Delving into the design of low – dimensional scandium nitride single and – multilayers, and single and – multiwalled zigzag nanotubes

Abstract

Herein, we exploit quantum-mechanical simulations based on the density functional theory (DFT) to the study of lattice dynamics and structural stability of scandium nitride ScN from the 3D bulk, the square 2D mono and multi-layers to the corresponding single and multi-walled zigzag nanotubes. An effective variety of energetic and geometric parameters as well as electronic and vibrational contributions to the polarizability are established. For all forms, dynamic stability is analyzed via vibrational studies through the simulation of their IR and Raman spectra by using a coupled perturbed Kohn-Sham and Hartree-Fock (CPKS/HF) computational approach. The mechanical response is further achieved by computing their elastic constants that satisfy the mechanical stability criterion.
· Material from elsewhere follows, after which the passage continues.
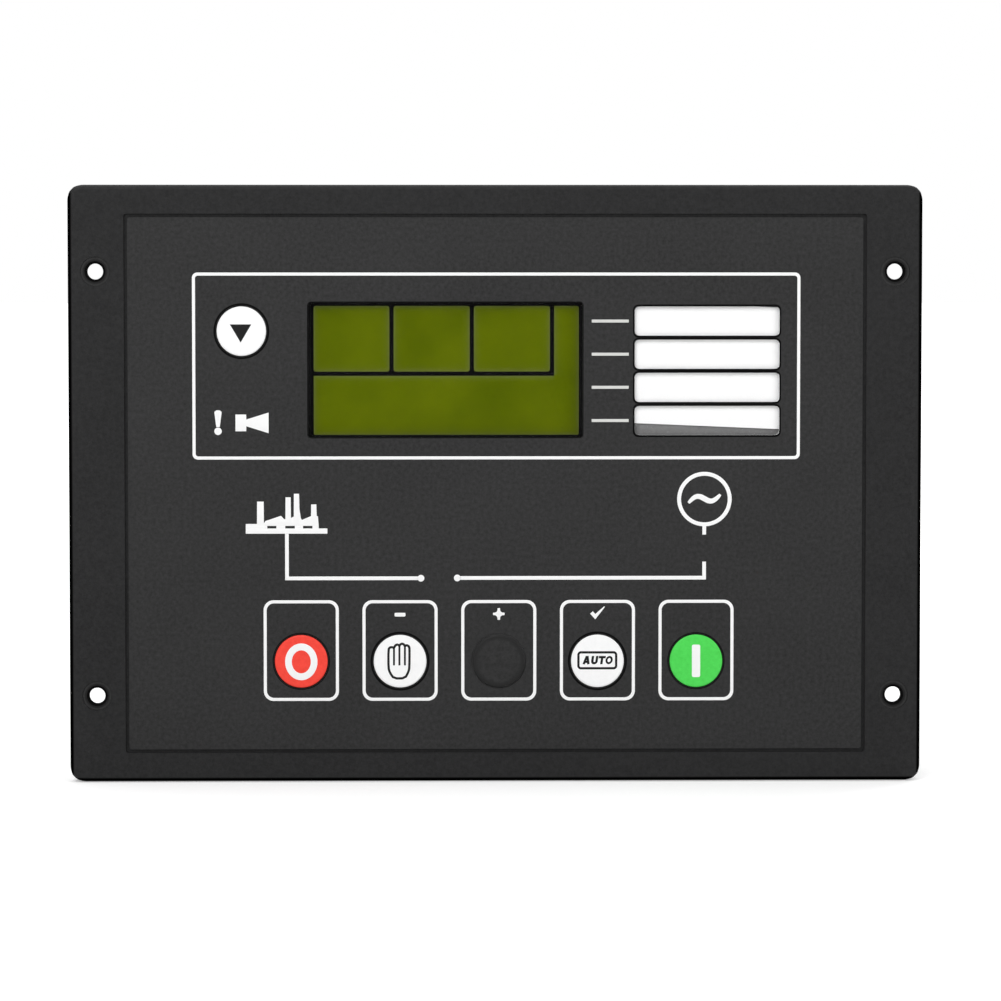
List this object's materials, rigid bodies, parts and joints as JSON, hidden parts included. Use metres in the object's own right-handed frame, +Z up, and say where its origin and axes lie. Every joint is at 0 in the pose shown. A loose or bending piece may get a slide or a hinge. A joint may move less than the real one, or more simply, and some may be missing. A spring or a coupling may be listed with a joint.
{
  "type": "genset controller",
  "caption": "Panel-mounted generator controller with display, legend windows, mimic line, start, stop and mode keys, and plug-in terminal blocks on the back of its housing.",
  "frame": {"origin": "middle of the panel cut-out, in the plane of the flange's back face", "axes": "+X to the right seen from the front, +Y from the front into the panel, +Z up"},
  "size_m": [0.24, 0.0573, 0.168],
  "materials": {
    "moulded_black": "fine spark-eroded matt",
    "overlay_black": "velvet-textured film, white print",
    "clear_plastic": "clear",
    "white_card": "smooth card",
    "grey_sheet": "matt",
    "display_glass": "olive green liquid crystal cell",
    "black_metal": "matt black",
    "light_box": "milky",
    "circuit_board": "green solder resist",
    "pillar_brass": "nickel-flashed",
    "screw_steel": "zinc plated",
    "component_black": "satin",
    "relay_blue": "satin",
    "capacitor_sleeve": "gloss",
    "choke_copper": "enamelled copper wire",
    "terminal_green": "satin",
    "lamp_red": "diffused",
    "key_red": "satin, printed",
    "key_white": "satin, printed",
    "key_black": "satin",
    "key_green": "satin, printed"
  },
  "bodies": {
    "controller": {"fascia": "moulded_black", "rear_housing": "moulded_black", "overlay_film": "overlay_black", "window_film": "clear_plastic", "lcd_lens": "clear_plastic", "label_card": "white_card", "card_pocket": "grey_sheet", "lcd_glass": "display_glass", "lcd_bezel": "black_metal", "lcd_backlight": "light_box", "display_board": "circuit_board", "main_board": "circuit_board", "board_pillar_1": "pillar_brass", "board_pillar_2": "pillar_brass", "board_pillar_3": "pillar_brass", "board_pillar_4": "pillar_brass", "housing_screw_1": "screw_steel", "housing_screw_2": "screw_steel", "housing_screw_3": "screw_steel", "housing_screw_4": "screw_steel", "board_link": "component_black", "processor": "component_black", "pc_socket": "component_black", "switch_scroll": "component_black", "switch_stop": "component_black", "switch_manual": "component_black", "switch_test": "component_black", "switch_auto": "component_black", "switch_start": "component_black", "relay_1": "relay_blue", "relay_2": "relay_blue", "relay_3": "relay_blue", "capacitor_1": "capacitor_sleeve", "capacitor_2": "capacitor_sleeve", "power_choke": "choke_copper", "header_supply": "terminal_green", "header_inputs": "terminal_green", "header_current": "terminal_green", "header_voltage": "terminal_green", "plug_supply": "terminal_green", "plug_inputs": "terminal_green", "plug_current": "terminal_green", "plug_voltage": "terminal_green", "led_generator": "lamp_red", "led_load": "lamp_red"},
    "scroll_key": {"key_scroll": "key_white", "plunger_scroll": "component_black"},
    "stop_key": {"key_stop": "key_red", "plunger_stop": "component_black"},
    "manual_key": {"key_manual": "key_white", "plunger_manual": "component_black"},
    "test_key": {"key_test": "key_black", "plunger_test": "component_black"},
    "auto_key": {"key_auto": "key_white", "plunger_auto": "component_black"},
    "start_key": {"key_start": "key_green", "plunger_start": "component_black"}
  },
  "joints": [
    {"name": "press_scroll", "type": "slide", "parent": "controller", "child": "scroll_key", "axis": [0, 1, 0], "range_m": [0, 0.0004], "stiffness_N_per_m": 1500, "springref_m": -0.0008},
    {"name": "press_stop", "type": "slide", "parent": "controller", "child": "stop_key", "axis": [0, 1, 0], "range_m": [0, 0.0004], "stiffness_N_per_m": 1500, "springref_m": -0.0008},
    {"name": "press_manual", "type": "slide", "parent": "controller", "child": "manual_key", "axis": [0, 1, 0], "range_m": [0, 0.0004], "stiffness_N_per_m": 1500, "springref_m": -0.0008},
    {"name": "press_test", "type": "slide", "parent": "controller", "child": "test_key", "axis": [0, 1, 0], "range_m": [0, 0.0004], "stiffness_N_per_m": 1500, "springref_m": -0.0008},
    {"name": "press_auto", "type": "slide", "parent": "controller", "child": "auto_key", "axis": [0, 1, 0], "range_m": [0, 0.0004], "stiffness_N_per_m": 1500, "springref_m": -0.0008},
    {"name": "press_start", "type": "slide", "parent": "controller", "child": "start_key", "axis": [0, 1, 0], "range_m": [0, 0.0004], "stiffness_N_per_m": 1500, "springref_m": -0.0008}
  ]
}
Upon building the 2D square multilayers, a noticeable IR and Raman active modes are generated with the interlayer distance that breaks inversion symmetry and alters the lattice dynamics. By increasing the number of layers, E_u modes become softer and shift toward lower wavelengths while A_2u modes harden with a red shift owing to mechanical deformations that occur between layers. The vibrational active modes of (n,0) ScN square single walled nanotubes are found to be connected with those of the square monolayer as the 1D → 2D transition is approached. The dynamical and structural stability of all forms suggest interesting possibilities for engineering the physical properties of scandium nitride and impact the fabrication of new potential optoelectronic devices.